美を学ぶこと・美であること

【ルーブル美術館にて、彫像を鑑賞する子供たち】
画像出典:ウィキメディア・コモンズ
File:School children in Louvre.jpg
クリエイティブ・コモンズ・ライセンス
学校での理科の実験の授業が年々減り続けている...という話を聞いたことがあります。
子供たちは実験に興味があるのに、学校側は他の教科に時間を割いて、結果的に「子供の理科離れ」という言葉で語られています。
しかしそれ以上に深刻なのが美術の授業。
近年は小学校の図画工作や中学校の美術の授業数がどんどんと削られています。
学校が心を育てる場でもあるなら美術という教科はとても大切なのに、大人はそれを重要視していないという有様。
学校で美術を学ぶ意味とはなんでしょうか?
学ぶというと堅苦しさがありますが、要するに興味を持つことの意味です。
絵を上手に描けるようになるため?
いや、将来それを仕事にするのでなければ必要ないことです。
芸術の深さを理解するため?
いや、そんな哲学的なこと、社会ではなんの役にも立ちません。
モノ作りの楽しさを覚えるため?
いや、それは美術科以外でも得られることです。
ではなんなのか?
私は美術を学ぶ意味とは「人間を知り、人間を好きになること」だと思っています。
私が子供の頃から美術作品を好きなのは、人間が誰しもひとつだけ持っている「心の器」を表現しているからです。
人を知ることは己を知ることであり、それは思いやりを育むためにも必要なこと。
たとえ風景画や静物画であっても、作者の生い立ちや作品への思いから人間のなんたるかを知ることはできます。
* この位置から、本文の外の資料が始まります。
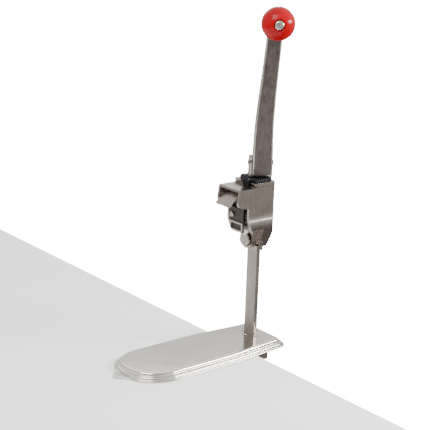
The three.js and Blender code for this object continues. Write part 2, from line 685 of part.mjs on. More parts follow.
function gearBox() {
  const inner = HEAD_HALF_WIDTH - HEAD_WALL;
  let room = box(HEAD_FRONT + HEAD_WALL, HEAD_REAR - REAR_WALL, -inner, inner, FLOOR_Z, HEAD_TOP + 2);
  for (const [, x, y] of PLATE_SCREWS) {
    room = room.subtract(rod('z', CORNER_POST, FLOOR_Z - 1, HEAD_TOP + 3, x, y, 16));
  }
  return room;
}

// U-shaped housing in front of the arm, round the pinion
function pinionHousing() {
  const shape = new THREE.Shape();
  shape.moveTo(HOUSING_RADIUS, SKIRT_Z + 6);
  shape.lineTo(-HOUSING_RADIUS, SKIRT_Z + 6);
  shape.absarc(0, SHAFT_Z, HOUSING_RADIUS, 180 * DEGREE, 360 * DEGREE, false);
  return prismX(shape, HOUSING_FRONT, ARM_FRONT + 2, 10);
}

// Rounds the casting's two rear corners
function rearRounding() {
  const outline = roundedRectangle(-HEAD_REAR, HEAD_REAR, -HEAD_BELLY, HEAD_BELLY, REAR_ROUNDING);
  return prismZ(outline, 0, plateTop + 1, 6);
}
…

【トレチャコフ美術館にて、裸体像を鑑賞する子供たち】
人の体を「誰もが持っている心の器」と言いましたが、これを素晴らしいものと感じるか嫌らしいものと感じるかは人それぞれです。
しかし子供たちは初めから偏った見方をするべきではなく、その判断を己の感覚に委ねるためのひとつが美術の授業なのだと私は思います。
子供たちは美術作品の裸体像から人間を学び、自分を学びます。
自分の体が親によって(または神によって、地球によって)作られた作品であることを知り、とても大切なものなのだと理解します。
子供たちは自分の体を大切にしているからこそ、それを使って喜びを表現するのです。
これこそまさに、命の芸術と言えるでしょう。
では子供たちがその「心の器」を披露するのはどんなときでしょう?
【水辺で遊ぶとき...】

近年ではこういった光景もだいぶ少なくなりましたが、ふた昔ほど前までは都会の親水公園でも子供たちは裸になって遊んでいました。(国によっては現在もお馴染みの光景ですね)
この写真は背景にビルが見えるので住宅街でしょうか。
子供たちは大人に見られても気にしない、大人たちは裸の子供を気にも留めない、そんな大らかさが昔の人々にはありました。
【診察や身体検査のとき...】


この写真はいつ頃のものかは不明ですが、戦前の子供の身体検査はおもに全裸でおこなわれていました。
ただし学校での身体測定は男女共に下着を穿いていました。
昭和も半ばになると男子はブリーフのみ、女子は下着の上下でしたが、今は男女とも体操着の上下でしょうか?
肌が隠れていると身体の異常に気付くのも遅れてしまいます。
【データを取るとき...】

1937年頃、当時の米国農務省と大学が協力し、医学的見地から子供の服を作成してそれを国民が簡単に購入できるようにするためのプロジェクトを立ち上げました。
この写真はそのプロジェクトに関連し、人体測定学の教授が子供の体形を計測しているときの様子です。
このような学術的な人体データも、正確に取るためには裸でおこなう必要があります。
【芸術作品のモデルになるとき...】

これは1907年に撮影された、フランスの彫刻家アリスティド・マイヨール(Aristide Bonaventure Jean Maillol/1861-1944)の彫像制作風景。
粘土でブロンズ像の原型を作っているところですが、人体に忠実な作品を作ろうとすればやはりモデルは欠かすことができません。
これは画家の場合も同じですね。
【役者として演技をするとき...】

これは映画かテレビドラマの撮影シーンでしょうか?
子役といえど、物語によっては裸で演技しなければならない場合もあります。
裸での演技に関しては、日本の子役よりも海外の子役のほうが堂々としている印象があります。
もっとも近年では自粛が進み、表現の幅がどんどんと狭くなっているのですが。
美を学び、人の美を知り、自分の美を社会の文化に役立てる。
私がそうであったように、子供たちにとって美術という教科は道徳心を学ぶための教科でもあります。
「子供の美術離れ」「美術教育の危機」と言われて久しい現代ですが、美術の授業数はあまり減らさないでほしいものですね。